In some databases (testing PostgreSQL right now) it looks like you can use a 'group by' clause with a column from a *different* table and get valid information from the original table:

$ psql template1
# select * from pg_catalog.pg_am group by information_schema.columns.table_name;
NOTICE:  adding missing FROM-clause entry for table "columns"
ERROR: column "pg_am.amname" must appear in the GROUP BY clause or be used in an aggregate function

Note: 'amname' is the first column of the pg_catalog.pg_am table, information_schema is the system database and 'columns' is one of it's tables.

Don't have access to an Oracle database right now to test this out with the system tables and see if it would work out fine. Anyone care to test?

Maybe NULLs will pass?


And yes null will work pretty fine, actually the trick is to try
null until it won't raise an error stating that there is a
incorrect number of results. Don't forget to add FROM DUAL in your
union query. If not you will never get any result back on the web
page in case you want to use only the some Oracle variable such as
"user".

IIRC the 'from DUAL' is only required for Oracle. Are NULLs casted too to the valid data types in SQL Server too? I can confirm it works for PostgreSQL.

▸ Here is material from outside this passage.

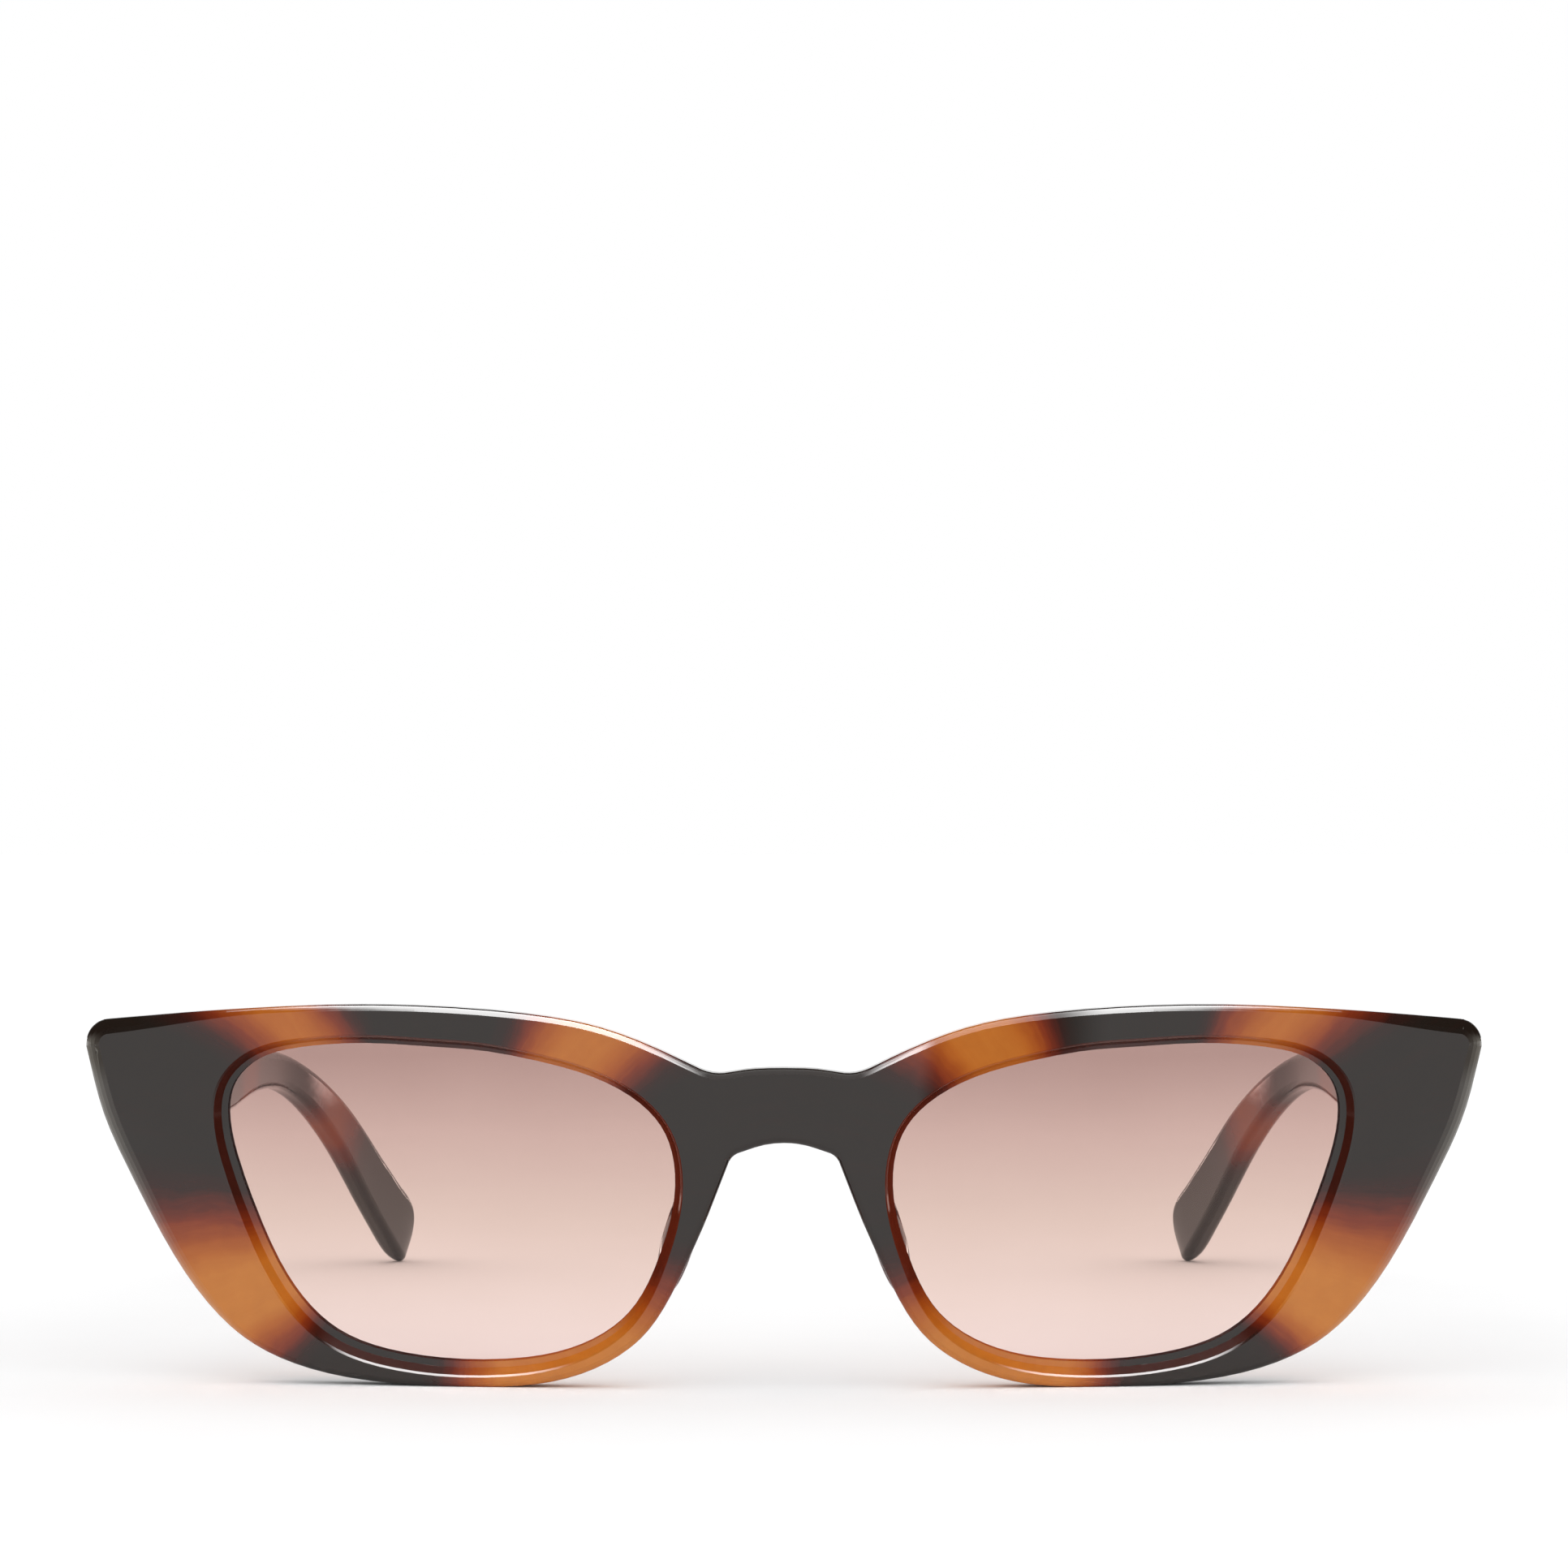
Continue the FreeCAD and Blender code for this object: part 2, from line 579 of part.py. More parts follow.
def nose_pad(front):
    """Pad behind the nose side of one rim. It flares outwards towards the back and follows its slope."""
    lean = math.radians(PAD_LEAN)
    long, wide = V(-math.sin(lean), 0, math.cos(lean)), V(math.cos(lean), 0, math.sin(lean))
    rings = []
    for y, x, half_long, half_wide in PAD_RINGS:
        points = []
        for i in range(2 * EDGE_POINTS):
            a = math.pi * i / EDGE_POINTS
            offset = long * (half_long * math.cos(a)) + wide * (half_wide * math.sin(a))
            points.append(V(x, y, PAD_Z) + offset)
        rings.append(closed_wire(points))
    return Part.makeLoft(rings, True, False).cut(front)


def micro_screws(places, direction):
    """Two or more screws at the places: (shapes that make room for them, finished screws)."""
    bodies, finished = [], []
    for place in places:
        body, slot = micro_screw(place, direction)
        bodies.append(body)
        finished.append(body.cut(slot))
    return bodies, Part.makeCompound(finished)


def opposite(shape):
    """The shape's mirror image on the other side of the face."""
    return shape.mirror(V(0, 0, 0), V(1, 0, 0))


def cut_both(shape, tool):
    return shape.cut(tool).cut(opposite(tool))


def front_parts():
    """The front and everything fixed to it: (the front, {name: part at +X})."""
    rim = lens_outline()
    blank = front_blank(front_outline())
    block = end_block()
    front = blank.fuse(block).fuse(opposite(block))
    front = cut_both(front, lens_opening(rim))
    below_floor = box(-BIG, BIG, -BIG, BIG, -BIG, 0)
    front = front.cut(below_floor)
    leaf = front_leaf()
    heads = [V(AXIS_X, BUTT_Y, HINGE_Z + side * FRONT_MICRO_Z) for side in (-1, 1)]
    bodies, screws = micro_screws(heads, V(0, -1, 0))
    for body in bodies:
        front = cut_both(front, body)
        leaf = leaf.cut(body)
    front = cut_both(front, leaf)
    sided = {
        "lens": lens(rim),
        "nose_pad": nose_pad(blank),
        "front_hinge_leaf": leaf,
        "front_leaf_screws": screws,
        "hinge_screw": hinge_screw(),
    }
    return front, sided


def temple_parts():
    """The pieces of one temple before it is turned to its lean, at +X."""
    leaf = temple_leaf()
    core = core_wire()
    temple = temple_body().cut(leaf).cut(core)
    bodies, screws = micro_screws([V(TEMPLE_IN, y, HINGE_Z) for y in TEMPLE_MICRO_Y], V(1, 0, 0))
    for body in bodies:
        temple = temple.cut(body)
        leaf = leaf.cut(body)
    return {"temple": temple, "temple_hinge_leaf": leaf, "temple_leaf_screws": screws, "temple_core": core}


def opened(shape, lean):
    """A piece of a temple turned about the hinge axis to its lean, and trimmed at the end block."""
    shape = shape.copy()
    shape.rotate(V(AXIS_X, AXIS_Y, 0), V(0, 0, 1), lean)
    past_butt = box(-BIG, BIG, BUTT_Y - BIG, BUTT_Y + TEMPLE_GAP, -BIG, BIG)
    return shape.cut(past_butt)


def export(name, shape):
    shape.translate(-ORIGIN)
    shape.exportStep("parts/" + name + ".step")
    print(name, shape.isValid(), round(shape.Volume, 2), len(shape.Solids))


if __name__ == "__main__":
    os.makedirs("parts", exist_ok=True)
    front_frame, fixed = front_parts()
    export("front_frame", front_frame)
    for name, shape in fixed.items():
        other = opposite(shape)
        export(name + "_left", shape)
        export(name + "_right", other)
    for name, shape in temple_parts().items():
        export(name + "_left", opened(shape, LEFT_LEAN))
        export(name + "_right", opposite(opened(shape, RIGHT_LEAN)))
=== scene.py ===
import bpy
import math
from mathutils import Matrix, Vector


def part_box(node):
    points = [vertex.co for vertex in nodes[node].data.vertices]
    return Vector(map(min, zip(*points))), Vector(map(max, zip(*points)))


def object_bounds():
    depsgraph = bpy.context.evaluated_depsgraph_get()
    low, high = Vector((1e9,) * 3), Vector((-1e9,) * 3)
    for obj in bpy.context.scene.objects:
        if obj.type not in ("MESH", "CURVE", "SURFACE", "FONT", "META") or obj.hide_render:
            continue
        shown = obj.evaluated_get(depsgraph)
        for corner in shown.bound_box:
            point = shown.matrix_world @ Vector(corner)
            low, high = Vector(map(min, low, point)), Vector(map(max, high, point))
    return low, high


# Looks of the cat-eye sunglasses: tortoiseshell acetate, gradient lenses and hinge metal, on a white floor.
# Lengths are in metres unless a comment says mm. The front faces -Y, and the wearer's left is +X.

MM = 0.001

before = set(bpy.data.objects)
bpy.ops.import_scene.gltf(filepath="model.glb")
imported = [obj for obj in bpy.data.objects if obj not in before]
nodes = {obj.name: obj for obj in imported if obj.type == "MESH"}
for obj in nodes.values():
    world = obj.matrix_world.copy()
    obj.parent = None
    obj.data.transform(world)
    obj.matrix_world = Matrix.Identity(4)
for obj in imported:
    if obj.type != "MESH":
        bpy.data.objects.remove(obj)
cad_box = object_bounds()
front_y = cad_box[0][1]
floor_z = cad_box[0][2]
scene = bpy.context.scene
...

Once you have found the right number of columns, you start to
remove the first null and replace it with a 1 and see what is the
error message, if there is one try with '1'. Now it should work.

Notice that there are other datatypes, I've found queries using timestamps, dates and binary datatypes, so you might have more than two data types to test. Integers and strings (varchars) are the most common though.